Beginning in 2001, the island already began to attract various bird species and reptiles including osprey, eagles, terns and terrapins.

“Poplar Island provides valuable ecosystem services to the Chesapeake Bay, as well as provides a place for dredged material to keep the approach channels open and a source of jobs for the local community,” said Justin Callahan, Baltimore District’s Civil Project Management chief. 

Significant, innovative engineering work went into the development of wetlands and dikes at Poplar Island that have significantly contributed to the restoration goals for the Chesapeake Bay. These efforts have become a model for ecosystem restoration throughout the world.

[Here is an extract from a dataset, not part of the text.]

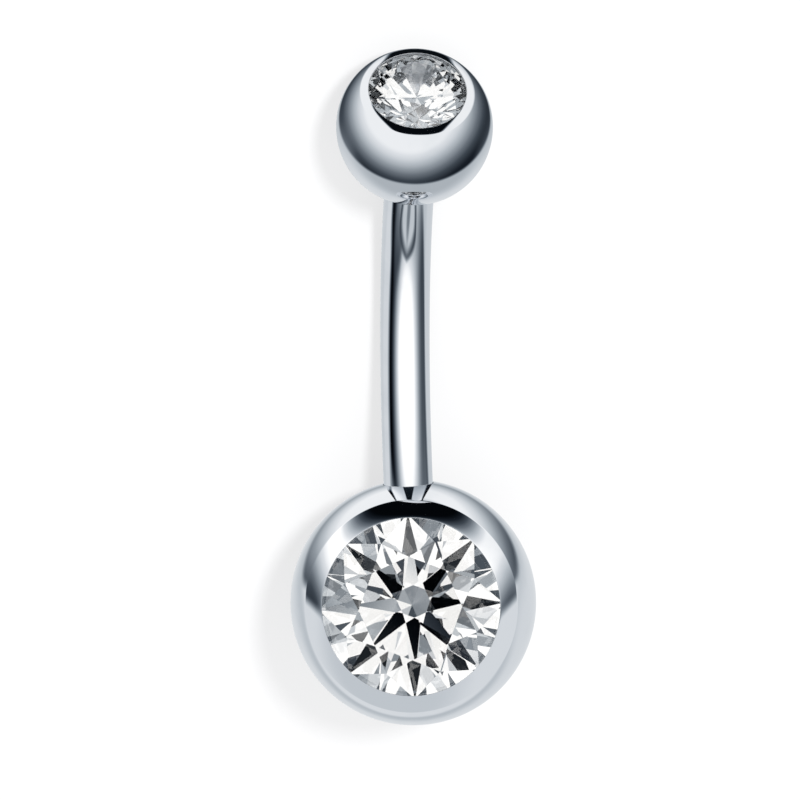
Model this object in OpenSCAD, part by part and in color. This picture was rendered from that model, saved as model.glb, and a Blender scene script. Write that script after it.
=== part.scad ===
// Navel ring: a curved barbell with a large set ball fixed at its lower end and a small set ball
// screwed on its top end. It lies on a flat surface with the large stone up. Millimetres.

/* [Bar] */
// Thickness of the bar
bar_d = 1.6; // [1.2:0.1:2]
// Straight distance between the points where the bar leaves the two balls
bar_length = 11.4; // [8:0.2:13]
// Radius of the bar's bend, along its centre line
bend_r = 15; // [12:0.5:20]

/* [Balls] */
// Diameter of the large ball at the bar's lower end
lower_ball_d = 8; // [7.4:0.1:9]
// Diameter of the small ball at the bar's top end
top_ball_d = 5; // [4.6:0.1:6]
// How far the large ball is turned on the bar, out of the plane of the bend
lower_turn = 8.5; // [-15:0.5:15]
// How far the large stone leans from square with the bar, towards the small ball
lower_lean = 4.5; // [-2:0.5:8]

/* [Stones] */
// Diameter of the large ball's stone
lower_stone_d = 6; // [5:0.1:6.4]
// Diameter of the small ball's stone
top_stone_d = 3.2; // [2.6:0.1:3.4]
// Width of the flat table over its corners, as a share of the stone's diameter
table_share = 0.56; // [0.5:0.01:0.62]
// Slope of the crown's main facets
crown_angle = 34.5; // [31:0.5:37]
// Slope of the pavilion's main facets
pavilion_angle = 40.75; // [39:0.25:43]
// How far the star facets reach from the table to the girdle
star_share = 0.5; // [0.4:0.05:0.6]
// How far the lower halves reach from the girdle to the culet
lower_half_share = 0.77; // [0.7:0.01:0.85]
// Height of the girdle, as a share of the stone's diameter
girdle_share = 0.03; // [0.025:0.005:0.05]

/* [Settings] */
// How far the lip reaches over the large stone's edge
lower_lip_over = 0.12; // [0.06:0.01:0.2]
// Width of the band round the large stone
lower_band = 0.57; // [0.4:0.01:0.65]
// Height of the large band's inner edge over its outer edge
lower_band_rise = 0.26; // [0.2:0.01:0.35]
// How far the lip reaches over the small stone's edge
top_lip_over = 0.055; // [0.03:0.005:0.1]
// Width of the band round the small stone
top_band = 0.275; // [0.22:0.005:0.32]
// Height of the small band's inner edge over its outer edge
top_band_rise = 0.1; // [0.06:0.01:0.16]
// Thickness of the lip at its inner edge
lip_edge = 0.03; // [0.02:0.005:0.05]
// Metal left between a stone's seat and the hole behind it
seat_wall = 0.3; // [0.2:0.05:0.4]

/* [Thread] */
// Width of the shoulder that the small ball is screwed down to
shoulder = 0.2; // [0.15:0.01:0.25]
// Depth of the recess that takes the bar's shoulder into the small ball
shoulder_recess = 0.15; // [0.1:0.05:0.3]
// Distance from one turn of the thread to the next
thread_pitch = 0.25; // [0.2:0.05:0.35]
// Depth of the thread's grooves
thread_depth = 0.13; // [0.08:0.01:0.15]

/* [Lie] */
// How far the bow hangs out of upright, weighed over by the turned large ball
bow_lean = 5.5; // [0:0.5:15]

/* [Clearances] */
// Gap all round a stone in its seat
stone_gap = 0.04; // [0.03:0.005:0.06]
// Gap round the peg in the large ball, and at its end
peg_gap = 0.02; // [0.01:0.005:0.04]
// Gap round the thread and the shoulder in the small ball
thread_gap = 0.03; // [0.02:0.005:0.06]
// Gap between the shoulder and the small ball, and at the thread's tip
end_gap = 0.03; // [0.02:0.01:0.1]
// How much thinner the bar's straight ends are than its bend
end_relief = 0.01; // [0.005:0.005:0.03]

/* [Hidden] */
$fn = 96;

bar_r = bar_d / 2;
lower_ball_r = lower_ball_d / 2;
top_ball_r = top_ball_d / 2;
thread_r = bar_r - shoulder;
end_r = bar_r - end_relief;
// How far one part of the bar runs into the next
run_in = bar_r / 16;

// A round brilliant of radius 1: eight main facets on each side, with its girdle's top at height 0.
mains = 8;
half_turn = 180 / mains;
quarter_turn = half_turn / 2;
girdle_steps = 5;
girdle_sides = 2 * mains * girdle_steps;
girdle_1 = 2 * girdle_share;
crown_tan = tan(crown_angle);
pavilion_tan = tan(pavilion_angle);
table_flat_1 = table_share * cos(half_turn);
star_1 = table_flat_1 + star_share * (1 - table_flat_1);
table_z1 = (1 - table_share) * crown_tan;
star_z1 = (1 - star_1 * cos(half_turn)) * crown_tan;
upper_tan = star_z1 / (1 - star_1) / cos(quarter_turn);
upper_cos = cos(atan(upper_tan));
lower_1 = 1 - lower_half_share;
lower_z1 = -girdle_1 - (1 - lower_1 * cos(half_turn)) * pavilion_tan;
lower_tan = (-girdle_1 - lower_z1) / (1 - lower_1) / cos(quarter_turn);
culet_z1 = -girdle_1 - pavilion_tan;
// The pavilion bulges this far under the cone through its main facets' middle lines
bulge_1 = lower_1 * (1 - cos(half_turn)) * pavilion_tan;

// The bar in its own plane: the large ball's centre at 0, first along Y, then bending up to Z
lower_meet = sqrt(pow(lower_ball_r, 2) - pow(bar_r, 2));
top_meet = sqrt(pow(top_ball_r, 2) - pow(bar_r, 2));
bend_angle = 2 * asin(bar_length / 2 / bend_r);
top_y = lower_meet + bend_r * sin(bend_angle) + top_meet * cos(bend_angle);
top_z = bend_r * (1 - cos(bend_angle)) + top_meet * sin(bend_angle);

// The seats, as [height of the stone's girdle top, height of the seat's lowest point] over the ball's centre
lower_seat = seat_levels(lower_ball_r, lower_stone_d / 2, lower_lip_over, lower_band, lower_band_rise);
top_seat = seat_levels(top_ball_r, top_stone_d / 2, top_lip_over, top_band, top_band_rise);
cone_angle = pavilion_angle - lower_lean;
peg_in = lower_seat[1] * sin(lower_lean) + (bar_r - lower_seat[1] * cos(lower_lean)) / tan(cone_angle)
    + seat_wall / sin(cone_angle);
bore_end = top_seat[1] - seat_wall;
shoulder_at = shoulder_recess - top_meet;

// How it lies: on both balls, with the bow hanging between them. A bow that reaches below the line under
// the balls lies on the surface too, leant over. The slope is the line of centres', down to the small ball.
span = norm([top_y, top_z]);
rise = atan2(top_z, top_y);
slope = asin((lower_ball_r - top_ball_r) / span);
bend_y = lower_meet * cos(rise) + bend_r * sin(rise);
bend_z = bend_r * cos(rise) - lower_meet * sin(rise);
bow_height = lower_ball_r - bar_r - bend_y * sin(slope);
lie_a = pow(bend_z, 2) - pow(bend_r, 2);
lie_b = 2 * bend_z * bow_height;
lie_c = pow(bow_height, 2) - pow(bend_r * sin(slope), 2);
lie_root = (-lie_b - sqrt(pow(lie_b, 2) - 4 * lie_a * lie_c)) / (2 * lie_a);
lean = max(bow_lean, acos(min(1, lie_root / cos(slope))));
lower_y = (span * cos(slope) + top_ball_r - lower_ball_r) / 2;

function lip_level(ball_r, lip_r, band, band_rise) =
    sqrt(pow(ball_r, 2) - pow(lip_r + band, 2)) + band_rise;

function seat_levels(ball_r, stone_r, lip_over, band, band_rise) =
    let (lip_z = lip_level(ball_r, stone_r - lip_over, band, band_rise))
    let (girdle_z = lip_z - lip_edge - lip_over * upper_tan - stone_gap / upper_cos)
    [girdle_z, girdle_z + stone_r * (culet_z1 - bulge_1) - stone_gap / cos(pavilion_angle)];

function spot(a, r, z) = [r * cos(a), r * sin(a), z];

function ring(count, r, z, start = 0) = [for (i = [0:count - 1]) spot(start + i * 360 / count, r, z)];

// Height that the girdle's edge gives up to a half facet with this slope, at step i round the girdle
function half_dip(i, slope_tan) =
    let (a = (i % girdle_steps) * half_turn / girdle_steps)
    (cos(a - quarter_turn) - cos(quarter_turn)) * slope_tan;

// Points, in order: table, star tips, girdle's top, girdle's bottom, lower tips, culet
function brilliant_points() = concat(
    ring(mains, table_share, table_z1),
    ring(mains, star_1, star_z1, half_turn),
    [for (i = [0:girdle_sides - 1]) spot(i * 360 / girdle_sides, 1, -half_dip(i, upper_tan))],
    [for (i = [0:girdle_sides - 1]) spot(i * 360 / girdle_sides, 1, half_dip(i, lower_tan) - girdle_1)],
    ring(mains, lower_1, lower_z1, half_turn),
    [[0, 0, culet_z1]]);

// A round brilliant of the radius given, with its girdle's top at height 0
module round_brilliant(r) {
    star = mains;
    top = 2 * mains;
    bottom = top + girdle_sides;
    low = bottom + girdle_sides;
    culet = low + mains;
    tip = 2 * girdle_steps;
    table_face = [[for (k = [mains - 1:-1:0]) k]];
    stars = [for (k = [0:mains - 1]) [k, (k + 1) % mains, star + k]];
    kites = [for (k = [0:mains - 1]) [k, star + k, top + k * tip, star + (k + mains - 1) % mains]];
    upper_halves = [for (j = [0:2 * mains - 1]) concat([star + floor(j / 2)],
        [for (i = [girdle_steps:-1:0]) top + (j * girdle_steps + i) % girdle_sides])];
    girdle = [for (i = [0:girdle_sides - 1]) let (n = (i + 1) % girdle_sides)
        [top + i, top + n, bottom + n, bottom + i]];
    lower_halves = [for (j = [0:2 * mains - 1]) concat([low + floor(j / 2)],
        [for (i = [0:girdle_steps]) bottom + (j * girdle_steps + i) % girdle_sides])];
    low_kites = [for (k = [0:mains - 1])
        [bottom + k * tip, low + k, culet, low + (k + mains - 1) % mains]];
    polyhedron(
        points = r * brilliant_points(),
        faces = concat(table_face, stars, kites, upper_halves, girdle, lower_halves, low_kites));
}

// Everything over the band, turned about Z, that is taken off a ball
module band_cut(ball_r, lip_r, band, band_rise) {
    lip_z = lip_level(ball_r, lip_r, band, band_rise);
    out_r = ball_r + band;
    rotate_extrude() polygon([
        [0, lip_z],
        [lip_r, lip_z],
        [out_r, lip_z - (out_r - lip_r) * band_rise / band],
        [out_r, ball_r + band],
        [0, ball_r + band]]);
}

// The hollow that holds a stone, turned about Z: a cone under it, a wall round its girdle and a lip over its edge
module stone_seat(levels, ball_r, stone_r, lip_over) {
    wall_r = stone_r + stone_gap;
    lip_r = stone_r - lip_over;
    lip_z = levels[0] + lip_over * upper_tan + stone_gap / upper_cos;
    rotate_extrude() polygon([
        [0, levels[1]],
        [wall_r, levels[1] + wall_r * pavilion_tan],
        [wall_r, lip_z - (wall_r - lip_r) * upper_tan],
        [lip_r, lip_z],
        [lip_r, ball_r + stone_r],
        [0, ball_r + stone_r]]);
}

// A ball at 0 with its setting's axis along Z
module set_ball(ball_r, levels, stone_r, lip_over, band, band_rise) {
    difference() {
        sphere(ball_r);
        band_cut(ball_r, stone_r - lip_over, band, band_rise);
        stone_seat(levels, ball_r, stone_r, lip_over);
    }
}

// A round rod along Y
module rod(r, from, to) {
    translate([0, from, 0]) rotate([-90, 0, 0]) cylinder(h = to - from, r = r);
}

// The whole ring is modelled in the bar's plane and laid down from there, with its stones facing -Y
module at_rest() {
    translate([0, lower_y, lower_ball_r]) rotate([0, 0, 180])
        rotate([-slope, 0, 0]) rotate([0, lean, 0]) rotate([-rise, 0, 0]) children();
}

// The small ball's centre, with Y along the bar's top end
module at_top() {
    translate([0, top_y, top_z]) rotate([bend_angle, 0, 0]) children();
}

module at_lower_stone() {
    rotate([0, -lower_turn, 0]) rotate([-lower_lean, 0, 0]) children();
}

// The setting's axis, from Z to the bar's own direction
module along_bar() {
    rotate([-90, 0, 0]) children();
}

// The thread's grooves as rings, from the shoulder to the tip. Its core runs into the bar under the shoulder.
module thread(from, to) {
    turns = floor((to - from) / thread_pitch);
    root_r = thread_r - thread_depth;
    grooves = [for (i = [0:turns - 1]) each [
        [thread_r, from + i * thread_pitch],
        [root_r, from + (i + 0.5) * thread_pitch]]];
    along_bar() rotate_extrude() polygon(concat(
        [[0, from - run_in], [root_r, from - run_in]],
        grooves,
        [[thread_r, from + turns * thread_pitch], [root_r, to], [0, to]]));
}

module curved_bar() {
    color("silver") at_rest() {
        union() {
            rod(end_r, peg_in + peg_gap, lower_meet + run_in);
            translate([0, lower_meet, bend_r]) rotate([0, 90, 0])
                rotate_extrude(angle = bend_angle) translate([bend_r, 0]) circle(bar_r);
            at_top() {
                rod(end_r, -top_meet - run_in, shoulder_at);
                thread(shoulder_at, bore_end - end_gap);
            }
        }
    }
}

module lower_ball() {
    color("lightsteelblue") at_rest() difference() {
        at_lower_stone() set_ball(lower_ball_r, lower_seat, lower_stone_d / 2,
            lower_lip_over, lower_band, lower_band_rise);
        rod(bar_r + peg_gap, peg_in, lower_ball_d);
    }
}

module lower_gem() {
    color("white") at_rest() at_lower_stone() translate([0, 0, lower_seat[0]])
        round_brilliant(lower_stone_d / 2);
}

module top_ball() {
    color("lightsteelblue") at_rest() at_top() difference() {
        along_bar() set_ball(top_ball_r, top_seat, top_stone_d / 2,
            top_lip_over, top_band, top_band_rise);
        rod(bar_r + thread_gap, -top_ball_d, shoulder_at + end_gap);
        rod(thread_r + thread_gap, -top_ball_d, bore_end);
    }
}

module top_gem() {
    color("white") at_rest() at_top() along_bar() translate([0, 0, top_seat[0]])
        round_brilliant(top_stone_d / 2);
}

curved_bar();
lower_ball();
lower_gem();
top_ball();
top_gem();
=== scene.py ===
"""Dresses a navel ring: a bent steel bar between a large and a small steel ball, each set with a clear stone.

The bar and the balls are surfaces worked out from the ring's own sizes. The two stones are the frame's
solids, with a clear finish. Sizes are in millimetres, and become metres when a mesh is made.
"""
from __future__ import annotations

import logging
import math
from dataclasses import dataclass, field
from enum import Enum
from typing import Any, ClassVar, Mapping, Sequence, Union

import bpy
import numpy as np
from mathutils import Matrix

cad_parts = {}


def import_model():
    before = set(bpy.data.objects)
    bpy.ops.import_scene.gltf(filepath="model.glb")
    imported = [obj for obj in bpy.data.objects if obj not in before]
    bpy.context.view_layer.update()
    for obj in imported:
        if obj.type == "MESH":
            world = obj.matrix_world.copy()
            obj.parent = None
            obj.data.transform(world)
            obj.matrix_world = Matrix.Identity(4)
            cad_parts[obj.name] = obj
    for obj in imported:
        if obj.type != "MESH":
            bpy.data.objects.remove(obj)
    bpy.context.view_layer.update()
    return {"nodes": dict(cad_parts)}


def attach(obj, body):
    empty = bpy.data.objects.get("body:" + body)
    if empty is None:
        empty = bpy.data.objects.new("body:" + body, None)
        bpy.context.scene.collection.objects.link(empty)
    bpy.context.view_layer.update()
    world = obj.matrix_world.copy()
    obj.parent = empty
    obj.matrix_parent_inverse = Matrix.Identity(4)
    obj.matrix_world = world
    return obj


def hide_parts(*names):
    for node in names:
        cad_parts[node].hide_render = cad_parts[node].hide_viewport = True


LOG = logging.getLogger("navel_ring")
MM = 0.001
# Keeps roots and comparisons clear of rounding
TINY = 1e-9
Array = np.ndarray
Pair = tuple[float, float]
Triple = tuple[float, float, float]


# Places and turns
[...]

“In the past 25 years of hard work and smart engineering by the Corps and its partners, Poplar Island has become an international model for habitat restoration and the beneficial use of dredged material,” said Laczo.

Poplar Island’s work to expand the island’s footprint beyond its historical 1846 boundaries began in 2016 by dredging sand from the footprint of the expansion itself. Using material from this source decreased costs and increased dredged material capacity. Rock was transported by barge to the site and, in addition to the sand, is now being used to construct the expansion containment dikes.

Once complete, the expansion will add 575 acres to the north side of the project and will raise the existing uplands to 25 feet.

With optimum funding, the project at Poplar Island will be completed in 2044 and will contain 68 million cubic yards of dredge material, creating 776 aces of tidal wetlands, 829 acres of upland habitat and a 110-acre open water embayment area in the Chesapeake Bay.